Economists respond by saying that since large parts of the world, especially in Africa, have yet to gain access to fertilizer and modern farming techniques, there is no reason to think that the global land requirements for a given amount of food will cease shrinking any time soon. Indeed, Mr. Ausubel, together with his colleagues Iddo Wernick and Paul Waggoner, came to the startling conclusion that, even with generous assumptions about population growth and growing affluence leading to greater demand for meat and other luxuries, and with ungenerous assumptions about future global yield improvements, we will need less farmland in 2050 than we needed in 2000. (So long, that is, as we don't grow more biofuels on land that could be growing food.)

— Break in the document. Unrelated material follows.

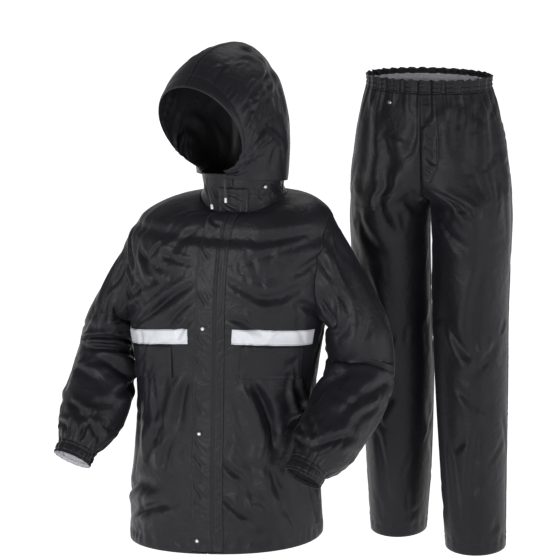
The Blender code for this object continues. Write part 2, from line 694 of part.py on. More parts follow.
def trouser_half(side):
    """Gives one half of the trousers, from centre front round the side to centre back, with normals."""
    rise_place = np.linspace(0.0, CROTCH_PLACE, RISE_ROWS + 1)
    leg_way = np.linspace(0.0, 1.0, LEG_ROWS + 1)[1:] ** LEG_ROW_POWER
    leg_place = CROTCH_PLACE + (1.0 - CROTCH_PLACE) * leg_way
    ways = np.linspace(-1.0, 1.0, 2 * TROUSER_COLUMNS + 1)
    _, height, centre, wide, front, back, spread = between(RISE_RINGS, rise_place)
    spread = np.clip(spread, 90.0, 180.0)
    half = wide / (1.0 - np.cos(np.radians(spread)))
    middle = centre - side * half * np.cos(np.radians(spread))
    table = LEG_LEFT if side > 0 else LEG_RIGHT
    _, leg_height, leg_x, leg_y, leg_wide, leg_deep = between(table, leg_place)
    height = np.concatenate([height, leg_height])
    middle = np.concatenate([middle, leg_x])
    middle_y = np.concatenate([np.full(rise_place.shape, TROUSER_CENTRE_Y), leg_y])
    half = np.concatenate([half, leg_wide])
    front = np.concatenate([front, leg_deep])
    back = np.concatenate([back, leg_deep])
    spread = np.concatenate([spread, np.full(leg_place.shape, 180.0)])
    turn = np.radians(spread)[:, None] * ways[None, :]
    depth = np.where(turn < 0, front[:, None], back[:, None])
    x = middle[:, None] + side * half[:, None] * np.cos(turn)
    y = middle_y[:, None] + depth * np.sin(turn)
    z = np.repeat(height[:, None], len(ways), axis=1)
    mid = np.stack([x, y, z], axis=-1)
    return mid, np.degrees(turn)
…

If the economists seem to be overoptimistic, consider this chart from the USDA showing the corn yield per acre in the US from 1983 to 2013. While there have been yearly fluctuations due to weather, the trend line shows that there has been over a 50% increase in the amount of corn produced on one acre of land in 30 years.
Keep in mind that the US agricultural industry was already one of the most technologically advanced in the world in 1983. Brad Plumer at WaPo's Wonkblog notes that US corn yields have increased dramatically since the 1940's. Prior to then, the average yield was between 20-30 bushels per acre. The recent yield of 158.8 bushels per acres is about a 600% increase over that level.  In the same period, the US population has only somewhat more than doubled.

If you look at the chart of US corn production per acre that Plumer provides (shown below) you get a sense of the expansion of production that is possible once an nation industrializes its agricultural sector. You also start to understand why Ridley has adopted the moniker of rational optimist.